We all know that surplus is necessary for cash flow purposes, and to provide for unforeseen events. Surplus also provides us with the necessary liquidity to pay our bills. It is important to analyze cash flow needs and assess risks to establish a baseline amount of surplus to be maintained. All stakeholders should understand that reducing this amount can have negative consequences.

The link between responsible budgeting and surplus funds cannot be ignored. Limit the use of surplus as a revenue source to fund ongoing expenses, and avoid the necessity of constantly making withdrawals from the savings account to pay bills. Conservative revenue estimates and prudent spending plans promote superior operating performance – which replenishes and builds surplus reserves. One or two years of poor operating performance can jeopardize surplus reserves, making it difficult to match the amount needed for the budget from year to year, reducing the amount of funds available for emergencies and restricting cash flow.

Although surplus is the star of the reserve world, we cannot forget about the supporting roles played by other spending reserves. Analyze historical spending patterns to establish reserve amounts for appropriations that vary significantly from year to year, such as storm recovery, payments for compensated absences and post-retirement benefits. Maintain these reserves to avoid the need for emergency appropriations and to eliminate significant fluctuations in the budget from one period to the next.

Information Systems

Accurate and timely data is needed to make informed, intelligent decisions. The most sophisticated planning and analysis methods are useless if the data they use is stale or inaccurate.

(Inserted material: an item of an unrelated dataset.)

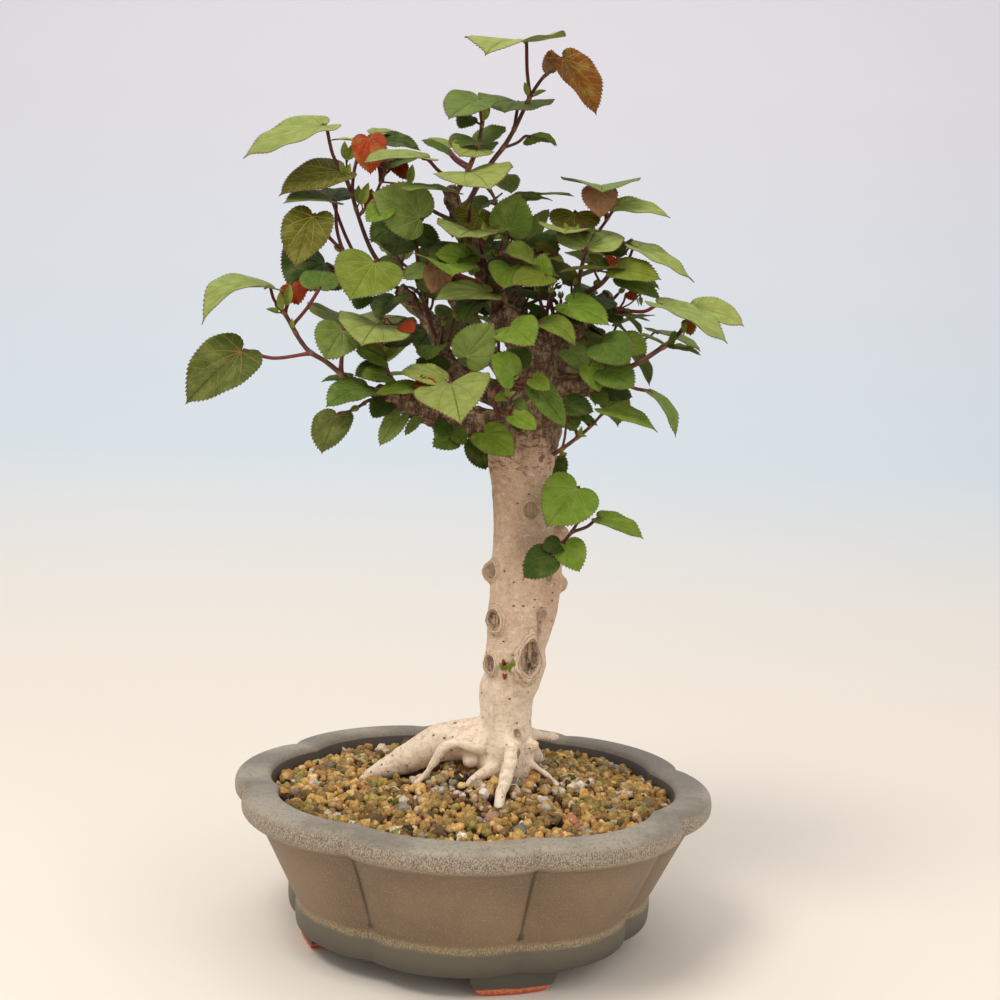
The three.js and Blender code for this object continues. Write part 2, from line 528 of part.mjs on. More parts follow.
function blade(base, tip, frame, width, fold, arch) {
  const length = base.distanceTo(tip);
  const { half, ribs } = bladeForm(length);
  const outline = [[0, 0], ...half, [1, 0], ...half.map(([x, y]) => [x, -y]).reverse()];
  const flat = [...outline, ...ribs.map((x) => [x, 0])];
  const rise = Math.tan(radians(fold));
  const faces = [0.5, -0.5].map((share) => flat.map(([x, y]) => base.clone()
    .addScaledVector(frame.along, x * length)
    .addScaledVector(frame.side, y * width * length * BLADE_SLIMMING)
    .addScaledVector(frame.out, length * (arch * 4 * x * (1 - x) + rise * Math.abs(y) * width)
      + share * BLADE_THICKNESS)));
  const count = flat.length;
  const tipIndex = half.length + 1;
  const ribIndices = [0, ...ribs.map((_, i) => outline.length + i)];
  const reach = (index) => flat[index][0];
  const rightRim = Array.from({ length: tipIndex }, (_, i) => i + 1);
  const leftRim = Array.from({ length: tipIndex }, (_, i) => outline.length - 1 - i);
  const right = halfBladeTriangles(rightRim, ribIndices, reach);
  const left = halfBladeTriangles(leftRim, ribIndices, reach).map(([a, b, c]) => [a, c, b]);
  const upper = [...right, ...left];
  const lower = upper.map(([a, b, c]) => [a + count, c + count, b + count]);
  const edge = outline.flatMap((_, i) => {
    const next = (i + 1) % outline.length;
    return [[i, i + count, next], [next, i + count, next + count]];
  });
  return solidOf(faces.flat(), [...upper, ...lower, ...edge]);
}

function nearestOn(path, place) {
  let best = null;
  for (let i = 0; i < path.length - 1; i += 1) {
    const line = new THREE.Line3(path[i], path[i + 1]);
    const point = line.closestPointToPoint(place, true, new THREE.Vector3());
    const distance = point.distanceTo(place);
    if (!best || distance < best.distance) {
      best = { point, distance, segment: i };
    }
  }
  return best;
}

// Where a leaf's stalk leaves the stems: back from the nearest place by a share of the distance.
function stalkStart(stems, place, share) {
  const nearest = stems.map((path) => ({ path, ...nearestOn(path, place) }))
    .reduce((a, b) => (a.distance <= b.distance ? a : b));
  const back = nearest.path[nearest.segment].clone().sub(nearest.point);
  const slide = STALK_SINK + share * nearest.distance;
  return nearest.point.clone().addScaledVector(back, Math.min(0.95, slide / Math.max(back.length(), 1)));
}

// A leaf's stalk: thin where it enters the blade, and sagging when it is long.
function stalk(start, base, tip, frame, arch) {
  const length = start.distanceTo(base);
  const [firstRib = 1] = bladeForm(base.distanceTo(tip)).ribs;
  const end = base.clone().addScaledVector(frame.along, STALK_ENTRY)
    .addScaledVector(frame.out, STALK_ENTRY * 4 * (1 - firstRib) * arch);
  const radius = PETIOLE_RADIUS * THREE.MathUtils.clamp(length / 14, 0.85, 1.25);
  if (length < LONG_STALK) {
    return limb([start, end], [radius * STALK_FLARE, STALK_TIP_RADIUS], STALK_SIDES);
  }
  const middle = start.clone().lerp(base, 0.55).addScaledVector(upright, -STALK_SAG * length);
  return limb([start, middle, end], [radius * STALK_FLARE, radius, STALK_TIP_RADIUS], STALK_SIDES);
}

function leafSolids(row, stems) {
  const [bu, bv, bd, tu, tv, td, facing, lean, , width, fold = 8, arch = 0.03, from] = row;
  const base = spot([bu, bv, bd]);
  const tip = spot([tu, tv, td]);
  const frame = bladeFrame(base, tip, facing, lean);
  const start = from ? stalkStart(stems, spot(from), 0) : stalkStart(stems, base, STALK_RISE);
  const solid = blade(base, tip, frame, width, fold, arch);
  return start.distanceTo(base) < SITTING ? [solid] : [solid, stalk(start, base, tip, frame, arch)];
}

// Stems

function stemSolid(path, first, last, sides) {
  const radii = path.map((_, i) => THREE.MathUtils.lerp(first, last, i / (path.length - 1)));
  return limb(path, radii, sides);
}

function stemPath(stem) {
  return stem.slice(2).map(spot);
}

function shootSolid(stems, leaves) {
  const paths = stems.map(stemPath);
  const stemSolids = paths.map((path, i) => stemSolid(path, stems[i][0], stems[i][1], STEM_SIDES));
  return joined([...stemSolids, ...leaves.flatMap((row) => leafSolids(row, paths))]);
}

// Far side leaves by rule

function makeDraw(seed) {
  let state = seed;
  return () => {
    state = (state * 1664525 + 1013904223) % 4294967296;
    return state / 4294967296;
  };
}


// Leaves set round a stem in a spiral: each looks outwards from the stem and hangs a little.
function spiralLeaves(path, count, longest, draw) {
  const length = path.slice(1).reduce((sum, point, i) => sum + point.distanceTo(path[i]), 0);
  const heading = path[path.length - 1].clone().sub(path[0]).normalize();
  return Array.from({ length: count }, (_, i) => {
    const share = 0.3 + (0.7 * (i + 1)) / count;
    const start = pointAlong(path, share * length);
    const turn = radians(GOLDEN_TURN * i + 40 * draw());
    const outward = upright.clone().projectOnPlane(heading).normalize().applyAxisAngle(heading, turn);
    outward.addScaledVector(heading, 0.5);
    outward.z *= 0.4;
    outward.normalize();
    const size = longest * (0.7 + 0.3 * draw());
    const base = start.clone().addScaledVector(outward, size * FAR_STALK).addScaledVector(upright, size * 0.15);
    const tip = base.clone().addScaledVector(outward, size).addScaledVector(upright, -size * (0.25 + 0.3 * draw()));
    return { start, base, tip };
  });
}

function pointAlong(path, reach) {
  let left = reach;
  for (let i = 0; i < path.length - 1; i += 1) {
    const step = path[i].distanceTo(path[i + 1]);
    if (left <= step || i === path.length - 2) {
      return path[i].clone().lerp(path[i + 1], Math.min(left / step, 1));
    }
    left -= step;
  }
  return path[path.length - 1].clone();
}

function backShootSolid(stem, count, longest, seed) {
  const path = stemPath(stem);
  const leaves = spiralLeaves(path, count, longest, makeDraw(seed)).flatMap(({ start, base, tip }) => {
    const along = tip.clone().sub(base).normalize();
    const out = upright.clone().projectOnPlane(along).normalize();
    const frame = { along, out, side: along.clone().cross(out) };
    return [blade(base, tip, frame, FAR_WIDTH, FAR_FOLD, FAR_ARCH), stalk(start, base, tip, frame, FAR_ARCH)];
  });
  return joined([stemSolid(path, stem[0], stem[1], STEM_SIDES), ...leaves]);
}

// Wood

// The trunk's middle and radius at a height v, for seating the scars.
function trunkAt(v) {
  const list = WOOD.trunk;
  const i = list.findIndex((entry, k) => k > 0 && entry[1] >= v);
  const share = (v - list[i - 1][1]) / (list[i][1] - list[i - 1][1]);
  return list[i - 1].map((value, k) => THREE.MathUtils.lerp(value, list[i][k], share));
}

function scar([u, v, radius, lip]) {
  const [centreU, , centreD, trunkRadius] = trunkAt(v);
  const across = THREE.MathUtils.clamp((u - centreU) / trunkRadius, -0.92, 0.92);
  const near = Math.sqrt(1 - across * across);
  const middle = spot([centreU + across * trunkRadius, v, centreD + near * trunkRadius]);
  const centre = spot([centreU, v, centreD]);
  const outward = middle.clone().sub(centre).setZ(0).normalize();
  const profile = [[0, -3], [radius * 1.15, -3], [radius * 0.85, lip], [radius * 0.5, lip * 0.5], [0, -0.4]]
    .map(([x, y]) => new THREE.Vector2(x, y));
  const geometry = new THREE.LatheGeometry(profile, 7);
  geometry.applyQuaternion(new THREE.Quaternion().setFromUnitVectors(new THREE.Vector3(0, 1, 0), outward));
  geometry.translate(middle.x, middle.y, middle.z);
  return solidFrom(geometry);
}

function wood(swell = 0) {
  const { trunk, ...branches } = WOOD;
  const limbs = Object.values(branches).map((list) => listedLimb(list, LIMB_SIDES, swell));
  const roots = ROOTS.map((list) => listedLimb(list, LIMB_SIDES, swell));
  const bumps = BUMPS.map((bump) => ball(bump, swell));
  return joined([listedLimb(trunk, TRUNK_SIDES, swell), ...limbs, ...roots, ...bumps, ...SCARS.map(scar)]);
}

// Pot

// One level of the pot: lobes that bulge out between the notches of a circle.
function potRing(share, height, inset = 0) {
  const span = 360 / LOBES;
  return Array.from({ length: LOBES * LOBE_STEPS }, (_, i) => {
    const along = (i % LOBE_STEPS) / LOBE_STEPS;
    const bulge = LOBE_BULGE * (1 - Math.abs(2 * along - 1) ** 2.2);
    const angle = radians(FIRST_NOTCH + (span * i) / LOBE_STEPS);
    const radius = POT_RADIUS * (1 + bulge) * share - inset;
    return new THREE.Vector3(radius * Math.cos(angle), radius * Math.sin(angle), height);
  });
}

// A foot under a notch, as thick as the band above it.
function foot(middle) {
  const arc = (share, from, to, height) => Array.from({ length: 5 }, (_, i) => {
    const angle = radians(THREE.MathUtils.lerp(from, to, i / 4));
    return new THREE.Vector3(Math.cos(angle), Math.sin(angle), 0).multiplyScalar(POT_RADIUS * share).setZ(height);
  });
  return loft(FOOT_SECTION.map(([outer, inner, height]) => [
    ...arc(outer, middle - FOOT_SPREAD, middle + FOOT_SPREAD, height),
    ...arc(inner, middle + FOOT_SPREAD, middle - FOOT_SPREAD, height),
  ]));
}

function drainHole(x) {
  const geometry = new THREE.CylinderGeometry(DRAIN_RADIUS, DRAIN_RADIUS, 2 * FLOOR_TOP, DRAIN_SIDES);
  return solidFrom(geometry.rotateX(Math.PI / 2).translate(x, 0, FLOOR_TOP));
}

function pot() {
  const walls = [...OUTER_SECTION, ...INNER_SECTION].map(([share, height]) => potRing(share, height));
  const feet = Array.from({ length: FEET }, (_, i) => foot(FIRST_NOTCH + (360 * i) / FEET));
  const whole = joined([loft(walls), ...feet]);
  return whole.subtract(drainHole(-DRAIN_OFFSET)).subtract(drainHole(DRAIN_OFFSET));
}

// Soil

function soilHeight(x, y) {
  const distance = Math.hypot(x - TRUNK_FOOT[0], y - TRUNK_FOOT[1]);
  const mound = MOUND_RISE * Math.exp(-((distance / MOUND_REACH) ** 2));
  const crumb = Math.sin(x * 0.31 + 1.3) * Math.cos(y * 0.27) + Math.sin(x * 0.13 - y * 0.19);
  return SOIL_EDGE + mound + 0.6 * crumb;
}

function soil(woodRoom) {
  const walls = SOIL_SECTION.map(([share, height]) => potRing(share, height, WALL_GAP));
  const edge = walls[walls.length - 1];
  const surface = SOIL_RINGS.map((share) => edge.map((point) => {
    const [x, y] = [point.x * share, point.y * share];
    return new THREE.Vector3(x, y, soilHeight(x, y));
  }));
  const top = new THREE.Vector3(0, 0, soilHeight(0, 0));
  const rings = [...walls, ...surface];
  const count = edge.length;
  const last = (rings.length - 1) * count;
  const cap = edge.map((_, i) => [last + i, last + (i + 1) % count, last + count]);
  const filling = solidOf([...rings.flat(), top], [...skin(rings), ...cap]);
  const screens = [-DRAIN_OFFSET, DRAIN_OFFSET].map((x) => {
    const side = MESH_SIDE + 2 * GAP;
    const geometry = new THREE.BoxGeometry(side, side, 2 * (MESH_THICKNESS + 2 * GAP));
    return solidFrom(geometry.translate(x, 0, FLOOR_TOP));
  });
  return [woodRoom, ...screens].reduce((rest, hole) => rest.subtract(hole), filling);
}

// A square plastic screen over a drain hole.
function drainMesh(x) {
  const geometry = new THREE.BoxGeometry(MESH_SIDE, MESH_SIDE, MESH_THICKNESS);
  let screen = solidFrom(geometry.translate(x, 0, FLOOR_TOP + GAP + MESH_THICKNESS / 2));
  for (const i of [-1, 1]) {
    for (const j of [-1, 1]) {
      const hole = new THREE.BoxGeometry(MESH_HOLE, MESH_HOLE, 4 * MESH_THICKNESS);
      screen = screen.subtract(solidFrom(hole.translate(x + i * MESH_PITCH, j * MESH_PITCH, FLOOR_TOP + GAP)));
    }
  }
  return screen;
}

// Assembly

function wholeTree() {
  const tree = new THREE.Group();
  const woodRoom = wood(GAP);
  tree.add(meshOf("pot", pot(), COLOURS.glaze));
  tree.add(meshOf("soil", soil(woodRoom), COLOURS.soil));
  tree.add(meshOf("trunk", wood(), COLOURS.bark));
  tree.add(meshOf("drain_mesh_left", drainMesh(-DRAIN_OFFSET), COLOURS.plastic));
  tree.add(meshOf("drain_mesh_right", drainMesh(DRAIN_OFFSET), COLOURS.plastic));
  for (const [name, stems, leaves] of SHOOTS) {
    tree.add(meshOf(name, shootSolid(stems, leaves).subtract(woodRoom), COLOURS.leaf));
  }
  BACK_SHOOTS.forEach(([name, stem, count, longest], i) => {
    tree.add(meshOf(name, backShootSolid(stem, count, longest, i + 1).subtract(woodRoom), COLOURS.leaf));
  });
  return tree;
}

// Puts the middle of the whole footprint on the origin.
function centred(tree) {
  const middle = new THREE.Box3().setFromObject(tree).getCenter(new THREE.Vector3());
  for (const mesh of tree.children) {
    mesh.geometry.translate(-middle.x, -middle.y, 0);
  }
  return tree;
}

aimSight();

export default centred(wholeTree());
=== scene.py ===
"""A sea hibiscus grown as a bonsai: leaves, bark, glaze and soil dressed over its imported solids.

Lengths are in millimetres until a mesh is made, and in metres from there on.
"""
import math

import bpy
import numpy as np
from mathutils import Matrix, Vector, noise


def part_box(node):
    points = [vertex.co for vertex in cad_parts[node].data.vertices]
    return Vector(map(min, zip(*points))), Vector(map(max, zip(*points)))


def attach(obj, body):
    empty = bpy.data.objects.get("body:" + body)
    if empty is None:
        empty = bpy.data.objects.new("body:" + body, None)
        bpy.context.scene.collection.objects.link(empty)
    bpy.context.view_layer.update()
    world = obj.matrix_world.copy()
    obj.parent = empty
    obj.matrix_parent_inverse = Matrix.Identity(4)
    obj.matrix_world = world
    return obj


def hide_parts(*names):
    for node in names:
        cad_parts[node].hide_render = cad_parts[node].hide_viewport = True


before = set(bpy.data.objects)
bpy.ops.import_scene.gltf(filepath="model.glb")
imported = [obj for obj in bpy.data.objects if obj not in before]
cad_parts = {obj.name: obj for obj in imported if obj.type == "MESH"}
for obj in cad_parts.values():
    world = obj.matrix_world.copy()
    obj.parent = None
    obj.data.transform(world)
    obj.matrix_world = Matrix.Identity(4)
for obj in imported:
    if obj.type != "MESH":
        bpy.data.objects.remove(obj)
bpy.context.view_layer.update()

bl_info = {
    "name": "Sea hibiscus bonsai",
    "version": (1, 0, 0),
    "blender": (4, 5, 0),
    "location": "3D View > Sidebar > Bonsai",
    "description": "Dresses the solids of a small potted tree with leaves, bark, glaze and soil",
    "category": "Add Mesh",
}

MM = 0.001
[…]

Identifying the most useful data, and using the most effective analysis methods doesn’t necessarily require a large investment in technology. The incremental benefits realized from the additional time and expense of implementing new tools are cost effective only if those changes make us more efficient and better informed. The best technology solutions help us to narrow down the amount of data necessary to produce reasonably reliable and accurate analyses using the simplest methods possible.

With all of the focus on technology and automation, we have to remember that data analysis, and fiscal health, begins at a much more fundamental level. Reliable information systems require proper internal controls. Without proper controls – and a regular review of their effectiveness – our data may prove to be invalid. Remember: Garbage In, Garbage Out.

Analysis and Planning

We can’t know whether we’re focused in the right areas, or doing the right things, or headed in the right direction if we adopt a wait-and-see attitude. To effectively gauge our performance, and the state of our fiscal health, we need to monitor our progress and engage in constant analysis and planning.

A trend analysis will help explain how we got to where we are, and in what direction we’re going. Taking a critical look at our strengths and weaknesses, and evaluating potential threats to our financial stability are vital elements of a comprehensive planning process. Financial projections show us where we’re likely to arrive at a point in the future, and highlight the gaps between where we want to be and where we’re actually heading.

It is not essential to analyze our history to the nth degree, or to forecast our financial position with pinpoint accuracy. The most essential goal of the process is to stimulate thinking. By involving the governing body and other members of the management team, we can create a pervasive focus on long-term planning that becomes infused into all financial decisions.

Financial Policies

Financial policies are “rules of thumb” that establish acceptable and unacceptable courses of action for daily operations and annual budget decisions. Policies are often the result of the analysis and planning process – distilling all of the analysis and all of the plans into a set of guidelines that, if followed, will take us in the direction we need to go.

But we need not wait until we’ve gone through a long and complicated planning process to adopt and follow financial policies. For the most part, financial policies are just common sense. No one could successfully argue that judiciously using surplus as a budget revenue, increasing budget flexibility by reducing fixed costs, and prudently investing our money are bad things to do. So why not just start doing them – whether or not they are part of a more formal process?

Financial policies won’t work unless they are actually followed. The most effective policies are specific and written. They should be formalized, adopted by the governing body and shared throughout the organization. Then they need to be followed – day to day and year to year.

There is always something up ahead waiting to challenge us. For the fiscally healthy organization, these are just bumps in road. Critically assessing our fiscal health and adopting a plan to improve it is just as difficult as embarking upon a new diet and exercise plan to improve our physical health – and there are certainly more moving parts. But the long-term benefits far outweigh the short-term investment. As the saying goes, “the best way to predict the future is to create it.” Fiscal health is about creating our future rather than having it haphazardly molded for us.